Accurate prediction of structure and stability of molecular crystals is crucial in materials science and requires reliable modeling of long-range dispersion interactions. Semiempirical electronic structure methods are computationally more efficient than their ab initio counterparts, allowing structure sampling with significant speedups. We combine the Tkatchenko–Scheffler van der Waals method (TS) and the many-body dispersion method (MBD) with third-order density functional tight-binding (DFTB3) via a charge population-based method.
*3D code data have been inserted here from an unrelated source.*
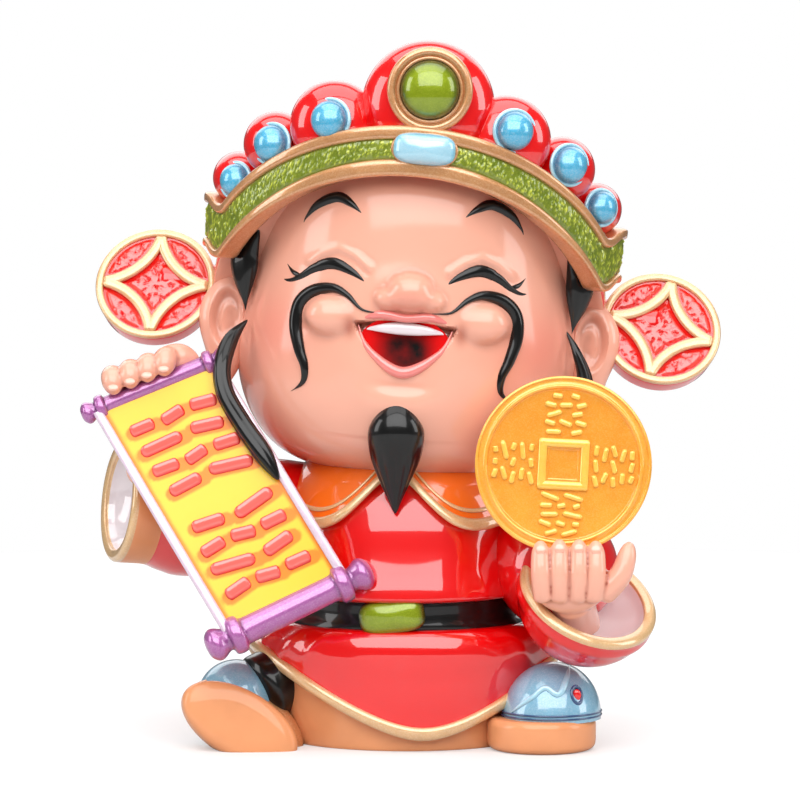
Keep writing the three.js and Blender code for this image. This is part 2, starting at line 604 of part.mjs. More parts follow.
// Left arm: a full sleeve, open upwards and forwards, with the hand held up in front of the coin.
function leftHand() {
  const palm = ball(point(23.6, -23.2, 25), [5.4, 3, 4.8], [8, 5]);
  const forearm = [point(25.3, -12, 17), point(23.8, -23, 22.8)];
  const wrist = strand(forearm, [3.2, 3], [6, 3], { round: [0.1, 0.1] });
  const fingers = [-0.26, -0.05, 0.17, 0.36].map((share, k) => {
    const x = (COIN_FOOT.x + share * COIN_RADIUS) / u;
    const tip = (COIN_FOOT.z + COIN_GRIP) / u - 0.2 * Math.abs(k - 1.5);
    const spine = [point(x * 0.9 + 2.3, -25, 22), point(x, -25.8, 26), point(x, -24.5, tip)];
    return strand(spine, [1.4, 1.5, 1.3], [5, 4], { round: [0.1, 0.25] });
  });
  const thumbSpine = [point(27.4, -23.6, 22.6), point(30.6, -24, 25.8), point(32, -23.4, 30.4)];
  const thumb = strand(thumbSpine, [1.9, 1.6, 1.2], [6, 4], { round: [0.15, 0.25] });
  return [palm, wrist, ...fingers, thumb];
}

function sleeves() {
  const right = strand(
    [point(-9, 1, 32), point(-20, 0, 31.6), behind(RIGHT_CUFF, 10).add(point(0, 0, -0.6)), RIGHT_CUFF.centre],
    [7, 8.4, 9.4, 8.7],
    [14, 5],
    { out: UP, round: [0.2, 0] },
  );
  const arm = strand([point(10, 0, 34), point(19, -5, 28), LEFT_CUFF.centre], [7, 8.4, 9.6], [10, 4], {
    out: RIGHT, round: [0.2, 0.1],
  });
  const bag = ball(LEFT_CUFF.centre, [10.2, 10.2, 10.2], [12, 7]);
  return [right, arm, bag];
}

// The room in front of the left cuff, cut off the sleeve.
function beyondCuff() {
  const { centre, normal } = LEFT_CUFF;
  const turn = new THREE.Quaternion().setFromUnitVectors(UP, normal);
  return new THREE.BoxGeometry(HEIGHT, HEIGHT, HEIGHT)
    .translate(0, 0, HEIGHT / 2)
    .applyQuaternion(turn)
    .translate(centre.x, centre.y, centre.z);
}

// The sleeves are open at the cuff, with a thick edge.
function cuffHollows() {
  const hollow = ({ centre, normal }, radius, depth) =>
    new THREE.SphereGeometry(1, 12, 5)
      .scale(radius * u, radius * u, depth * u)
      .applyQuaternion(new THREE.Quaternion().setFromUnitVectors(UP, normal))
      .translate(centre.x, centre.y, centre.z);
  return [hollow(RIGHT_CUFF, 7, 4), hollow(LEFT_CUFF, 8.4, 5)];
}

// Two strands of hair fall from behind the ears.
const RIGHT_LOCK = [
  [-21.6, -8, 60.4], [-24, -9.6, 57.6], [-25.1, -12, 54], [-24.6, -13.4, 50.4], [-22.2, -14.6, 46.2],
  [-19.2, -16, 42], [-17, -16.8, 38.4],
];
const LEFT_LOCK = [[22.6, -7.4, 61], [24.9, -8.6, 56], [26.2, -9, 51.5], [25.4, -9.6, 46], [22.4, -10, 41]];

function locks() {
  const lock = (path, half) =>
    strand(path.map((place) => point(...place)), half, [6, 7], { flat: 0.6, round: [0.1, 0.1] });
  return [lock(RIGHT_LOCK, [0.6, 1.2, 1.3, 1.3, 1.3, 1.2, 0.8]), lock(LEFT_LOCK, [0.6, 1.2, 1.3, 1.2, 0.6])];
}

// Shoes: the right foot is tipped up and shows its sole, the left stands on the floor.
const SOLE_MIDDLE = point(-22.7, -14, 3.5);
const SOLE_ROLL = 30;
const SOLE_PITCH = -12;

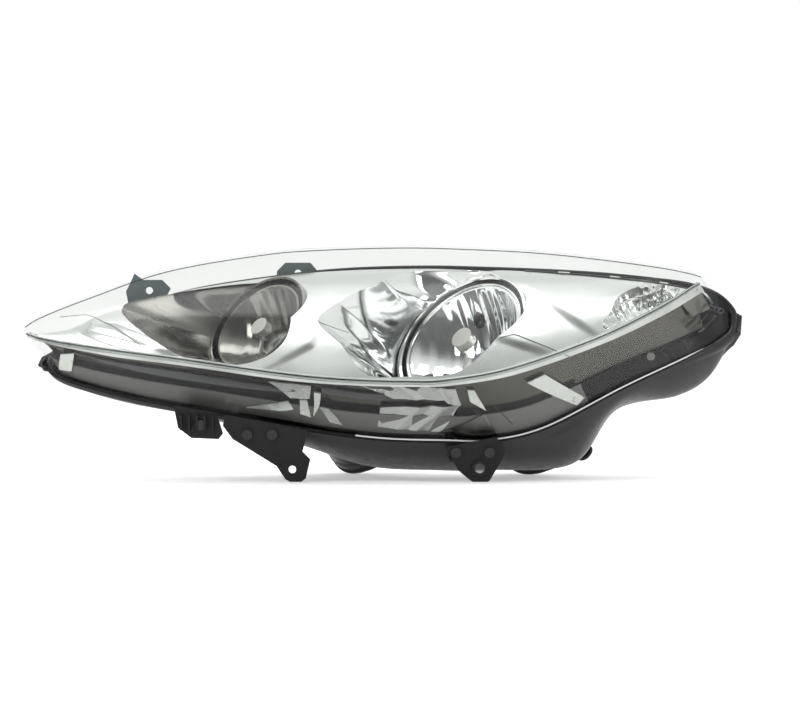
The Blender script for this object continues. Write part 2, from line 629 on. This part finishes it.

We find an overall good performance for the X23 benchmark database of molecular crystals, despite an underestimation of crystal volume that can be traced to the DFTB parametrization. We achieve accurate lattice energy predictions with DFT+MBD energetics on top of vdW-inclusive DFTB3 structures, resulting in a speedup of up to 3000 times compared with a full DFT treatment. This suggests that vdW-inclusive DFTB3 can serve as a viable structural prescreening tool in crystal structure prediction.